Entries with parts and joints
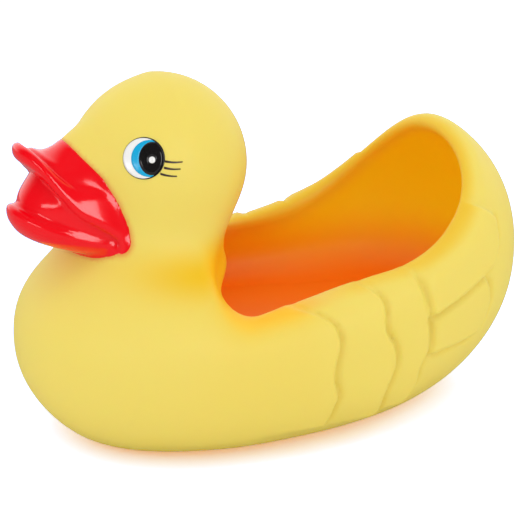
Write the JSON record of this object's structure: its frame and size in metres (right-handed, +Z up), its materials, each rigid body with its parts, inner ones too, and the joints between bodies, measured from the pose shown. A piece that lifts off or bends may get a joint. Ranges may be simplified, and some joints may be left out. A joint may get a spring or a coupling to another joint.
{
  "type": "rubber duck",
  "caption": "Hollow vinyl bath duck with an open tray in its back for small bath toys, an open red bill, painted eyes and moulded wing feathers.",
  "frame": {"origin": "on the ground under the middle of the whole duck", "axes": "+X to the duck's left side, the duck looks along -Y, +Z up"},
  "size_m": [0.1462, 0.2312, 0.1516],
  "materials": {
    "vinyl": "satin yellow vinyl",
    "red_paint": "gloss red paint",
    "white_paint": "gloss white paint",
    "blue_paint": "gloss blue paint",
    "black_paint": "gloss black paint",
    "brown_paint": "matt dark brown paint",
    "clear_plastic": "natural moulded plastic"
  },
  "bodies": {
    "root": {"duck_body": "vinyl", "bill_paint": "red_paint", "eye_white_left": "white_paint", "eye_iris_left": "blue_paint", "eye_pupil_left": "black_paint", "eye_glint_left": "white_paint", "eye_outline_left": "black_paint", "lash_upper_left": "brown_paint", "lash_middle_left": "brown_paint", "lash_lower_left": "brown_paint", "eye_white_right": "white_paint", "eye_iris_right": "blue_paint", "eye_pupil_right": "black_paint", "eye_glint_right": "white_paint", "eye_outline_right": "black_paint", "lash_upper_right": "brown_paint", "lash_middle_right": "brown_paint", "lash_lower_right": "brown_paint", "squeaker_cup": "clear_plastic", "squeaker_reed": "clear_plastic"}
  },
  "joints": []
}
--
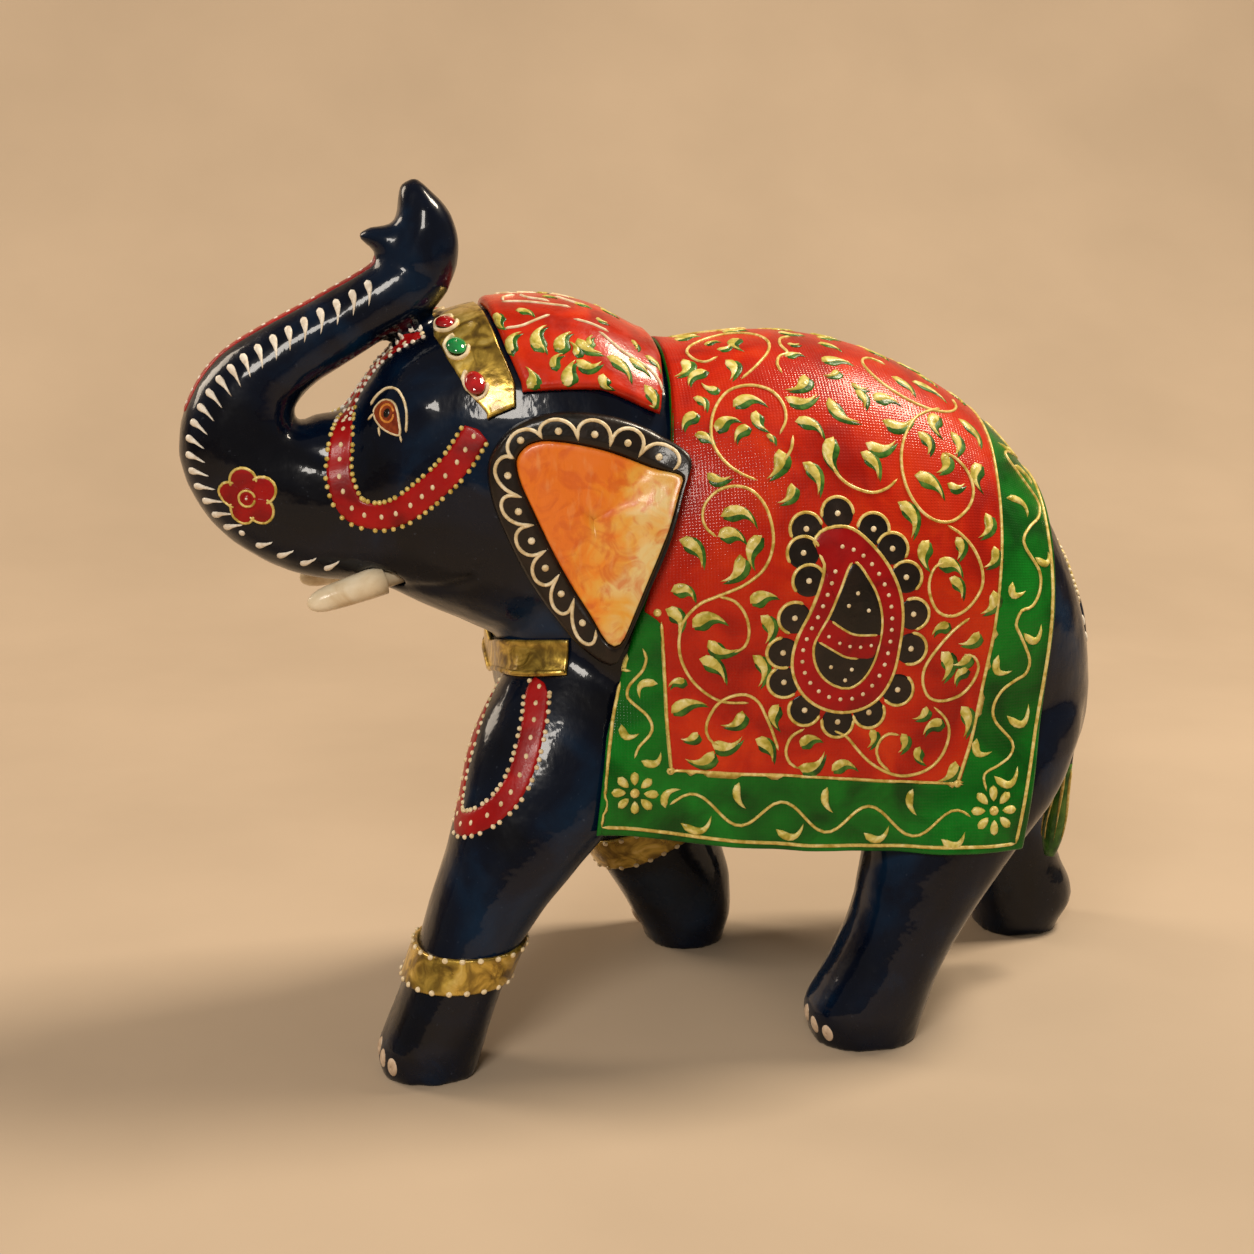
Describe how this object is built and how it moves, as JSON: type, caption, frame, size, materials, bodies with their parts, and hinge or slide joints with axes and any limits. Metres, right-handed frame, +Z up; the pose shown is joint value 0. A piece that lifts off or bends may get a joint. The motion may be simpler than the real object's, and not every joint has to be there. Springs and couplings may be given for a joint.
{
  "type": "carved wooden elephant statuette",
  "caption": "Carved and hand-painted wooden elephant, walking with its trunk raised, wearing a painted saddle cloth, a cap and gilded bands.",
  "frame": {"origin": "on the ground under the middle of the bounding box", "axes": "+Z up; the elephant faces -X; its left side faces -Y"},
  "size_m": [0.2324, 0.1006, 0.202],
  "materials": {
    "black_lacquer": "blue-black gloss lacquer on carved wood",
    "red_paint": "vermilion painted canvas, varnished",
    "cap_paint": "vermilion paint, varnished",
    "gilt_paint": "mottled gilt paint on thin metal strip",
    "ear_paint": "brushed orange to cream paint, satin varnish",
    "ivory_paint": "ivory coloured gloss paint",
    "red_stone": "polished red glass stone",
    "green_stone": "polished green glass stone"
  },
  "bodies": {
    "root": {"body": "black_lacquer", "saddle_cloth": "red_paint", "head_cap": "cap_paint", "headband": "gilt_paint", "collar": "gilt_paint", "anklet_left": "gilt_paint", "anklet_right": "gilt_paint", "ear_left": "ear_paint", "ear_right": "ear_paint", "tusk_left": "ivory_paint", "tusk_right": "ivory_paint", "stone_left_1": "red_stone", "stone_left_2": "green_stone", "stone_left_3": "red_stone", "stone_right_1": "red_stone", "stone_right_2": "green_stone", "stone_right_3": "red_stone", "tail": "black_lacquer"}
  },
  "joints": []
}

- **Aim**
From the listing above, pick out every line containing "frame".

- **Task answer**
Write the JSON record of this object's structure: its frame and size in metres (right-handed, +Z up), its materials, each rigid body with its parts, inner ones too, and the joints between bodies, measured from the pose shown. A piece that lifts off or bends may get a joint. Ranges may be simplified, and some joints may be left out. A joint may get a spring or a coupling to another joint.
  "frame": {"origin": "on the ground under the middle of the whole duck", "axes": "+X to the duck's left side, the duck looks along -Y, +Z up"},
Describe how this object is built and how it moves, as JSON: type, caption, frame, size, materials, bodies with their parts, and hinge or slide joints with axes and any limits. Metres, right-handed frame, +Z up; the pose shown is joint value 0. A piece that lifts off or bends may get a joint. The motion may be simpler than the real object's, and not every joint has to be there. Springs and couplings may be given for a joint.
  "frame": {"origin": "on the ground under the middle of the bounding box", "axes": "+Z up; the elephant faces -X; its left side faces -Y"},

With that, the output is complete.